Quando arriva la salita verso i pascoli l’impresa di tenere il passo con le mucche (che non rallentano) si fa disperata: scendo serenamente a patti col mio orgoglio e accetto grato un passaggio sull’auto di supporto. Per un ripido sentiero malamente carrozzabile, percorso tutto in prima, arriviamo a un abbeveratoio al centro di un pianoro. Vacche e uomini arrivano stremati come maratoneti al traguardo e si gettano sull’acqua. Qui si sosta nelle ore più calde della giornata, mangiando e dormendo sotto gli alberi mentre le bestie pascolano. A metà pomeriggio urla e fischi rimettono in moto la mandria. La sera si fa tardi intorno al fuoco e si dorme all’aperto su di una coperta, altrimenti si corrompe l’autista promettendo di comprare qualcosa per tutti e ci si fa portare al paese più vicino.
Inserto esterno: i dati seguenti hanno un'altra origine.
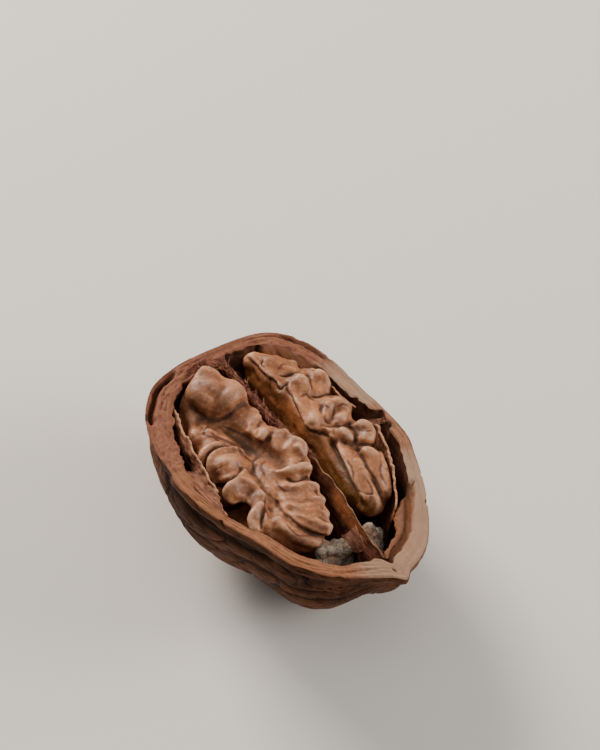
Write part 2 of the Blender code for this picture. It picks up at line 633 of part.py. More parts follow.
def lay_down(parts, shell, collection):
    """Rolls the half the way it lies, and sets its foot on Z = 0 under the middle of its box."""
    roll = Matrix.Rotation(math.radians(ROLL_DEG), 4, "X")
    down = roll.to_3x3().inverted() @ Vector((0.0, 0.0, -1.0))
    reach = cut_foot(shell, down)
    rolled = [roll @ v.co for v in shell.data.vertices]
    middle_x, middle_y = ((min(p[k] for p in rolled) + max(p[k] for p in rolled)) / 2 for k in (0, 1))
    lie = bpy.data.objects.new("lie_of_the_nut", None)
    collection.objects.link(lie)
    lie.rotation_euler = (math.radians(ROLL_DEG), 0.0, 0.0)
    lie.location = (-middle_x, -middle_y, reach)
    for part in parts:
        part.parent = lie


def main():
    """Builds every piece, and lays the half nut down."""
    for obj in list(bpy.data.objects):
        bpy.data.objects.remove(obj)
    walnut = bpy.data.collections.new("cracked_walnut")
    bpy.context.scene.collection.children.link(walnut)

    shell = make_shell(walnut)
    partition = make_partition(walnut)
    linings = [make_lining(name, walnut) for name in LININGS]
    left = make_lobe("kernel_lobe_left", LEFT_FOLDS, LEFT_CORES, -1, 5, walnut)
    right = make_lobe("kernel_lobe_right", RIGHT_FOLDS, RIGHT_CORES, 1, 8, walnut)
    packings = [
        make_packing("packing_left", PACKING_CHAINS["packing_left"], -1, walnut),
        make_packing("packing_right", PACKING_CHAINS["packing_right"], 1, walnut),
    ]

    finishes = {name: material(name) for name in COLOURS}
    shell.data.materials.append(finishes["shell"])
    partition.data.materials.append(finishes["partition"])
    for lining in linings:
        lining.data.materials.append(finishes["lining"])
    for lobe in (left, right):
        lobe.data.materials.append(finishes["kernel"])
    for lump in packings:
        lump.data.materials.append(finishes["packing"])
    parts = [shell, partition, left, right, *linings, *packings]
    for part in parts:
        part.data.shade_smooth()
    lay_down(parts, shell, walnut)


main()
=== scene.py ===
"""Half of a cracked walnut: fine shapes and finishes for its shell, kernel, partition and linings.

Shapes are worked out in millimetres in the nut's own frame: X runs from the stalk end to the
pointed tip, Z = 0 is the plane in which the two halves met, and the shell hangs below it. Headings
run round Z from +X and are in degrees. Each finished mesh is then rolled and set down the way the
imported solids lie, in metres.
"""

import json
import logging
import math
import random
from dataclasses import dataclass, field
from enum import Enum, IntEnum

import bpy
import numpy as np
from mathutils import Matrix, Vector

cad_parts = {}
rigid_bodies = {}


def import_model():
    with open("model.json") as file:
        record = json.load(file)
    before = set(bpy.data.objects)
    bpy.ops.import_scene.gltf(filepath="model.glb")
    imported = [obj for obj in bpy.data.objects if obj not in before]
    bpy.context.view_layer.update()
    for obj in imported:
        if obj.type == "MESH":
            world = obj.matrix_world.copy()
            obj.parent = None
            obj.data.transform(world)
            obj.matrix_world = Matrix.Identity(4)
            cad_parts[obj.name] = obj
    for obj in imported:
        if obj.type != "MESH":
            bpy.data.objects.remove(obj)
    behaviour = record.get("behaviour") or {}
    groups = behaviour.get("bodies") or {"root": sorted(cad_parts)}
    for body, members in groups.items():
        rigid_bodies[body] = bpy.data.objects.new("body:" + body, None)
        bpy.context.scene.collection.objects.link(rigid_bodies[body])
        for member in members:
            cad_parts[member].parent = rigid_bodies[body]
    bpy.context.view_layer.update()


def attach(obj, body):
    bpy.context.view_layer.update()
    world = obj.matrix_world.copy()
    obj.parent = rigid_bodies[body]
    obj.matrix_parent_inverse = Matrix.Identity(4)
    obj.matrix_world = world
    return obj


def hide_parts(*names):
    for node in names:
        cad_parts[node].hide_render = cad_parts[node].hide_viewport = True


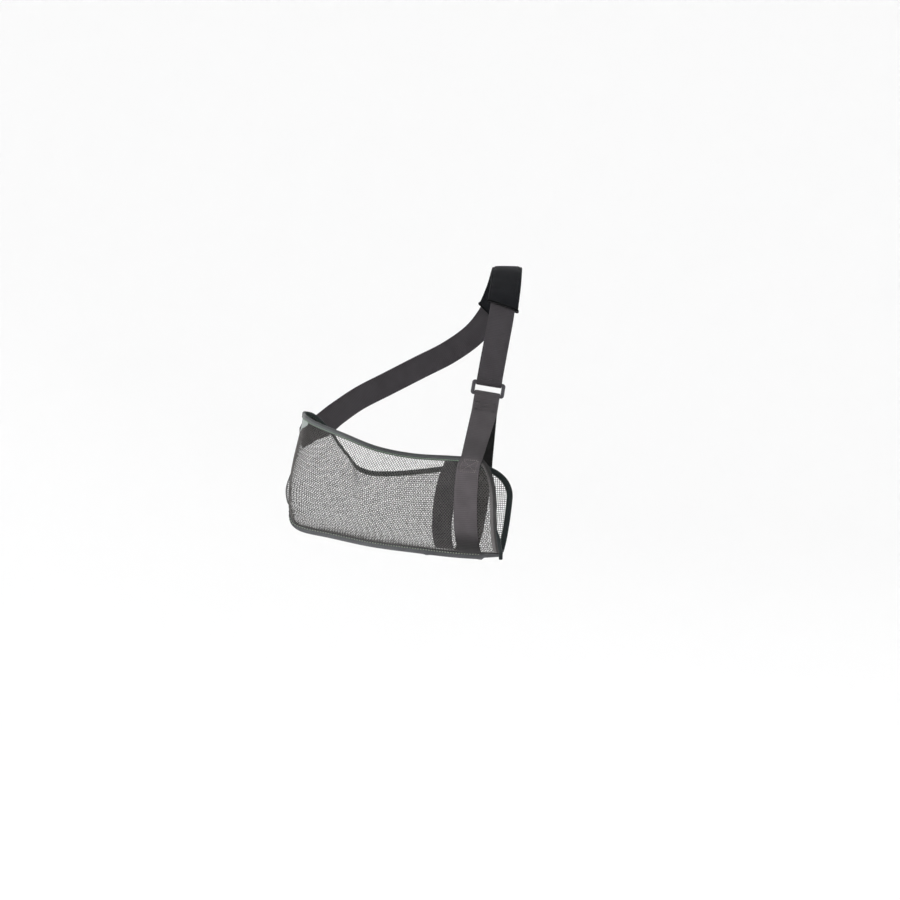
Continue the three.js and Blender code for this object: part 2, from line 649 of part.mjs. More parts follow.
function shoulderStrap() {
  const start = strapFrame(0);
  const flip = Math.sign(start.across.dot(BAR));
  const across = (frame) => frame.across.clone().multiplyScalar(flip);
  const tail = steps(3, TAIL_LENGTH - LOOP_LENGTH, 0).map((distance) => {
    const frame = strapFrame(distance);
    const centre = frame.centre.clone().addScaledVector(frame.face, -2 * PLY_OFFSET);
    return line(centre, across(frame), WEBBING_WIDTH);
  });
  const count = Math.round(SEWN_LENGTH / STRAP_STEP);
  const main = steps(count, 0, SEWN_LENGTH).slice(0, count).map((distance) => {
    const frame = strapFrame(distance);
    return line(frame.centre, across(frame), WEBBING_WIDTH);
  });
  const end = strapEnd();
  const sewnEnd = end.map((place, i) => {
    const next = end[Math.min(i + 1, END_STEPS)].centre;
    const last = end[Math.max(i - 1, 0)].centre;
    const tangent = next.clone().sub(last);
    return lineOn(place, tangent.cross(place.face).normalize().multiplyScalar(flip));
  });
  return wall([...tail, ...turn(1).reverse(), ...main, ...sewnEnd], even(WEBBING_THICKNESS));
}

// The pad: a padded sleeve round the strap, thick in the middle and thin at its ends
const PAD_SIDES = 14;
const PAD_ROWS = 16;
function shoulderPad() {
  const loop = (share, inner) => {
    const swell = Math.sqrt(Math.max(0, 1 - Math.abs(2 * share - 1) ** 6));
    const thick = PAD_EDGE_THICKNESS + (PAD_THICKNESS - PAD_EDGE_THICKNESS) * swell;
    const halfWidth = inner ? WEBBING_WIDTH / 2 + PAD_MARGIN : PAD_WIDTH / 2;
    const halfHeight = inner ? WEBBING_THICKNESS / 2 + PAD_MARGIN : thick / 2;
    const power = inner ? 0.2 : 0.45;
    return steps(PAD_SIDES, 0, 2 * Math.PI)
      .slice(0, PAD_SIDES)
      .map((angle) => {
        const cos = Math.cos(angle);
        const sin = Math.sin(angle);
        const k = Math.sign(cos) * Math.abs(cos) ** power;
        const h = Math.sign(sin) * Math.abs(sin) ** power;
        const slant = PAD_SLANT * k * (2 * share - 1);
        const frame = strapFrame(SEAT_LENGTH + (share - 0.5) * PAD_LENGTH + slant);
        return frame.centre
          .clone()
          .addScaledVector(frame.across, k * halfWidth)
          .addScaledVector(frame.face, h * halfHeight);
      });
  };
  const shares = steps(PAD_ROWS);
  const loops = [
    ...shares.map((share) => loop(share, false)),
    ...[...shares].reverse().map((share) => loop(share, true)),
  ];
  const positions = loops.flat().flatMap((p) => [p.x, p.y, p.z]);
  const index = [];
  loops.forEach((_, i) => {
    const next = (i + 1) % loops.length;
    for (let j = 0; j < PAD_SIDES; j++) {
      const right = (j + 1) % PAD_SIDES;
      const a = i * PAD_SIDES + j;
      const b = next * PAD_SIDES + j;
      const c = next * PAD_SIDES + right;
      const d = i * PAD_SIDES + right;
      index.push(a, c, d, a, b, c);
    }
  });
  return geometryOf(positions, index);
}

// The ring: a flat frame with rounded corners and bevelled edges
function roundedRectangle(path, width, height, radius) {
  const x = width / 2;
  const y = height / 2;
  path.moveTo(-x + radius, -y);
  path.lineTo(x - radius, -y);
  path.absarc(x - radius, -y + radius, radius, -Math.PI / 2, 0);
  path.lineTo(x, y - radius);
  path.absarc(x - radius, y - radius, radius, 0, Math.PI / 2);
  path.lineTo(-x + radius, y);
  path.absarc(-x + radius, y - radius, radius, Math.PI / 2, Math.PI);
  path.lineTo(-x, -y + radius);
  path.absarc(-x + radius, -y + radius, radius, Math.PI, 1.5 * Math.PI);
  return path;
}

function ringBuckle() {
  const b = RING_BEVEL;
  const shape = roundedRectangle(
    new THREE.Shape(),
    RING_WIDTH - 2 * b,
    RING_HEIGHT - 2 * b,
    RING_CORNER - b,
  );
  const slotWidth = RING_WIDTH - 2 * RING_POST;
  const slotHeight = RING_HEIGHT - 2 * RING_BAR;
  shape.holes.push(roundedRectangle(new THREE.Path(), slotWidth + 2 * b, slotHeight + 2 * b, b + 0.6));
  const geometry = new THREE.ExtrudeGeometry(shape, {
    depth: RING_THICKNESS - 2 * b,
    bevelThickness: b,
    bevelSize: b,
    bevelSegments: 2,
    curveSegments: 4,
  });
  geometry.translate(0, 0, b - RING_THICKNESS / 2);
  return geometry;
}

const finish = (color, roughness) => new THREE.MeshStandardMaterial({ color, roughness, metalness: 0 });
const sling = new THREE.Group();

function add(name, geometry, material, parent = sling) {
  const mesh = new THREE.Mesh(geometry, material);
  mesh.name = name;
  parent.add(mesh);
  return mesh;
}

const pouch = new THREE.Group();
sling.add(pouch);
add("front_panel", frontPanel(), finish(0x3a3b3b, 0.85), pouch);
add("back_panel", backPanel(), finish(0x2f3130, 0.85), pouch);
add("front_top_binding", frontTopBinding(), finish(0x464844, 0.8), pouch);
add("front_hand_binding", frontHandBinding(), finish(0x565a56, 0.8), pouch);
add("back_binding", backBinding(), finish(0x1d211f, 0.8), pouch);
add("bottom_binding", bottomBinding(), finish(0x646864, 0.85), pouch);
add("elbow_seam", elbowSeam(), finish(0x3c403d, 0.85), pouch);
add("inner_strap", innerStrap(), finish(0x38363a, 0.8), pouch);
add("split_webbing", splitWebbing(), finish(0x4a4345, 0.75));
add("shoulder_strap", shoulderStrap(), finish(0x4a4345, 0.75));
add("shoulder_pad", shoulderPad(), finish(0x1f2124, 0.9));

const ring = add("ring_buckle", ringBuckle(), finish(0x26242a, 0.4));
ring.applyMatrix4(new THREE.Matrix4().makeBasis(BAR, PULL, OUT).setPosition(RING_CENTRE));

export default sling;
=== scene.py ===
import math
import bpy
import numpy as np
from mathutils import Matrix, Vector


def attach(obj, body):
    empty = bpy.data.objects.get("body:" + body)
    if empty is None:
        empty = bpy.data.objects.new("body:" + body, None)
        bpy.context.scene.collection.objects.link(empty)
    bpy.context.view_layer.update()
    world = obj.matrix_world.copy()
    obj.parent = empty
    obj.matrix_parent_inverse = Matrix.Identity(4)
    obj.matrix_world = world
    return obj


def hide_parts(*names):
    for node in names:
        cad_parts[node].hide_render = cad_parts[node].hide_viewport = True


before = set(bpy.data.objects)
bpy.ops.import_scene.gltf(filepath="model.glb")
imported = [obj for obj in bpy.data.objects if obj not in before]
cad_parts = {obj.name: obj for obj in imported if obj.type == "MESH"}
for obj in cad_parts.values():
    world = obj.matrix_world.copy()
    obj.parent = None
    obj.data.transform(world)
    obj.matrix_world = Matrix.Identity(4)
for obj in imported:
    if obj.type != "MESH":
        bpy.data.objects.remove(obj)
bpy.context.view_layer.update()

# Arm sling, dressed. All sizes are in millimetres and turned into metres as each mesh is made.
METRE = 0.001

# Pouch, as in the solid model
POUCH_LENGTH = 360
POUCH_WIDTH = 90
POUCH_DEPTH = 165
POUCH_YAW = 26.5
POUCH_PITCH = 7.5
CORNER = np.array([-338.0, -28.0, -392.0])
MESH_THICKNESS = 1.2
BELLY_LEVEL = 0.35
SWELL_START = 0.12
SWELL_SIDE = 0.06
TOP_TAPE_WIDTH = 8.5
HAND_TAPE_WIDTH = 10
TAPE_THICKNESS = 3
SEAM_TAPE_WIDTH = 8.5
SEAM_TAPE_THICKNESS = 3.8
ELBOW_TAPE_WIDTH = 2.6
ELBOW_TAPE_THICKNESS = 2.8
WEBBING_WIDTH = 38
WEBBING_THICKNESS = 1.6
INNER_WIDTH = 30
CLEARANCE = 0.35

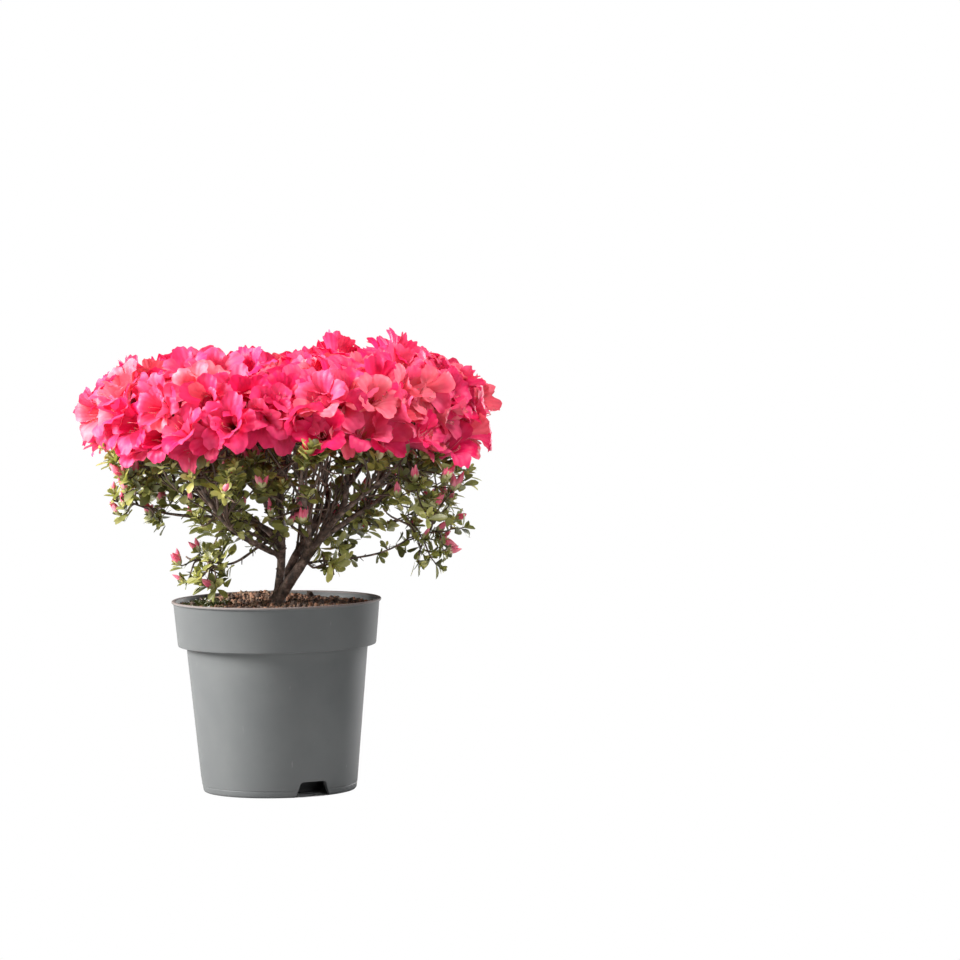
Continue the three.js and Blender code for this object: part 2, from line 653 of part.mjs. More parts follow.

A seconda della distanza, si resta sulla strada da un paio di giorni fino a una settimana.
Una volta arrivati si fa una grande festa, ma la ricompensa c’è già stata. Sia pure colta con la coda dell’occhio, la Basilicata intorno è pura bellezza: dapprima le piane aride, poi i calanchi, drammatici scoscendimenti del terreno, infine il verde tenero dell’Appennino. Dal fondovalle abbiamo visto scorrere sulle cime paesi come Craco, città fantasma che gli abitanti dovettero abbandonare per il pericolo di frane, oggi prediletta come set per i film (La Passione di Cristo di Mel Gibson), o l’Aliano di Carlo Levi (Cristo si è fermato a Eboli), che aspetta sotto il solleone, con qualche ottimismo, un turismo culturale richiamato dal suo parco letterario.